First, there’s more supply than ever. Since the year 2000, global clothing production has more than doubled. In fact, in 2014, the annual number of garments produced each year exceeded 100 billion for the first time with no signs of slowing down – that’s double-digit new clothing for everyone on Earth, made each year into the future.

Then, there’s the “demand” side of the equation. From an economic perspective, demand is measured by the share of income being spent on a certain good (i.e., did you spend 10% of your paycheck on those new shoes, or did you find a cheaper pair and spend only 5%). It’s also important to note that less demand does not translate to less consumption. A recent report by the Brookings Institute claims that between 1984 and 2014, both low- and middle-income families spent universally less of their income on clothing. However, during that same period, the average consumer also purchased 60% more garments than they did in 2000. These trends indicate that income share allocated to apparel is declining – a paradox, given the massive (and recent) bump in consumption.

The driving force behind this incongruence is nothing other than old-fashioned “mass production” – or more precisely, the economies of scale that it creates. Companies forge ahead with deliberate cost-cutting motives, meaning the quality of the materials often hits the chopping block in favor of cheaper input prices. Consumers tend to overlook these divergences in quality due to the allure of attractive, low prices: why not purchase three pairs of pants for the price of one quality pair, especially if your increased consumption of cheaper clothes leaves you with money left over?

If the relatively-higher price of high quality products (especially ethically-sourced products) turns consumers away, then perhaps it is time to examine the pricing scheme and reshape the consumer mindset of clothing consumption. One method that may enable this reshaping is already practiced in society: installment buying, or financing through payments over time. This pricing model works with cars, furniture, and even Apple products – it may therefore be a natural fit for higher-ticker clothing.

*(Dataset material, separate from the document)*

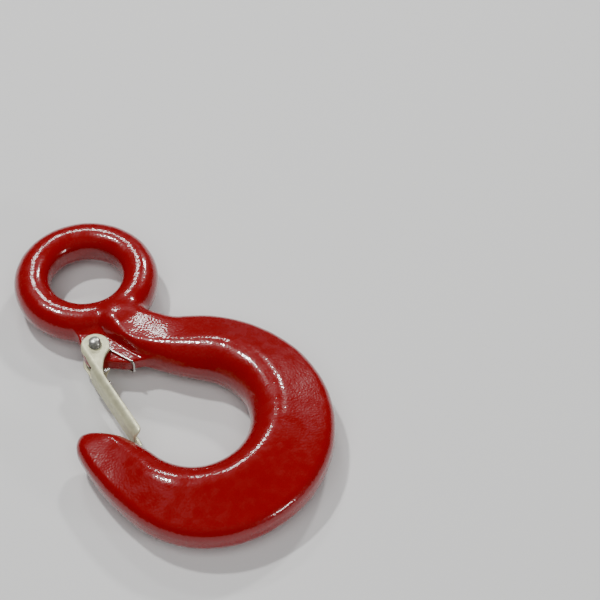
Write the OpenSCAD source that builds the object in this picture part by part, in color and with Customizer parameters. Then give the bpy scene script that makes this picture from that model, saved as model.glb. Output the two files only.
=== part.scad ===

Clothing though is different, primarily because how we consume clothes differs from how we consume products like iPhones or couches. Consumers often do not know which clothes they want until the clothes are put in front of them. This means they are less likely to commit to dedicating monthly payments to an expensive product because they did not have the original intent to do so.

The other problem with this commonly proposed pricing model is that consumers are used to buying one couch, one phone, and one home. Clothing, however, is a different story given that the average consumer tends to have more than one outfit, and at times buys multiple sets of garments at once.

A better approach would be through communicating the transparency of production. While ethical, more expensive brands tend to value transparency more than fast-fashion retailers (or at least more likely to market themselves accordingly), there are few widely-recognized regulators that can verify their claims, leaving even the least skeptical consumers hesitant. There’s no FDA equivalent for clothing – it is entirely up to the buyer to judge each individual brand’s authenticity.

This approach, though, does not yield sustainable results. When quality gets less consideration than price, it creates many inefficiencies across the board. Not only does consuming more pieces of clothing entail a faster turnover rate and more waste, if the pattern continues across emerging markets, it will lead to drastic increases in the industry’s environmental impact.

Not only will it market better to consumers, but it will also pressure larger retailers to try and meet the same standards of production. Consumers could begin to look at the risks and benefits of consuming a piece of clothing much like how they look at their consumption of foods; and it requires little effort by the consumers to change their behavior. Setting up established institutions or a government agency like the FDA for apparel that can verify a brand’s production process, and then visibly communicate that message on the tags of garments, will put in place a mechanism to better educate the consumer on what their purchase entails.

While the approach does not directly affect the pricing scheme, it does indeed affect the way consumers view the prices of clothing. If consumers can additionally begin to consider their purchases with a CPW (cost-per-wear) mindset by thinking of how many wears they can get out of a product relative to its price, it can reduce the buying of cheap, unethically-produced clothing and lead to less waste and greater sustainability. This would likely result in more meaningful consumption at prices that are both sustainable for brands and affordable to consumers. People don’t need to spend more money on clothes; it may just be better to change what they buy with that money.

In the 1860s, English economist William Stanley Jevons observed that technological improvements that increased efficiencies in using coal to power steam engines actually led to an increase in coal consumption rather than an expected decrease. Jevons concluded that given the lowered relative cost of coal, demand and thus consumption for coal increased. Intuitively, greater improvements in technology should lead to large benefits; what Jevons’ Paradox shows is that new developments may come at an even greater cost.

The application of Jevons’ paradox is most evident in the fashion industry’s growth over the past decade and a half. The apparent success of the industry in keeping prices lower relative to all other goods has enabled consumers to in fact consume much more than they used to, rather than consume the same and save more. Even further, they have been able to do so while allocating less of their money to clothing. Although it may seem that such apparent successes in the industry benefit consumers, the costs of forgoing ethical production and creating more waste are grave consequences of such changes in the industry. If brands can work to communicate their transparency more clearly, setting institutionalized standards throughout, and consumers keep their spending habits but merely alter their consumption ones, the industry then has greater potential for not just financial growth, but mature, sustainable growth.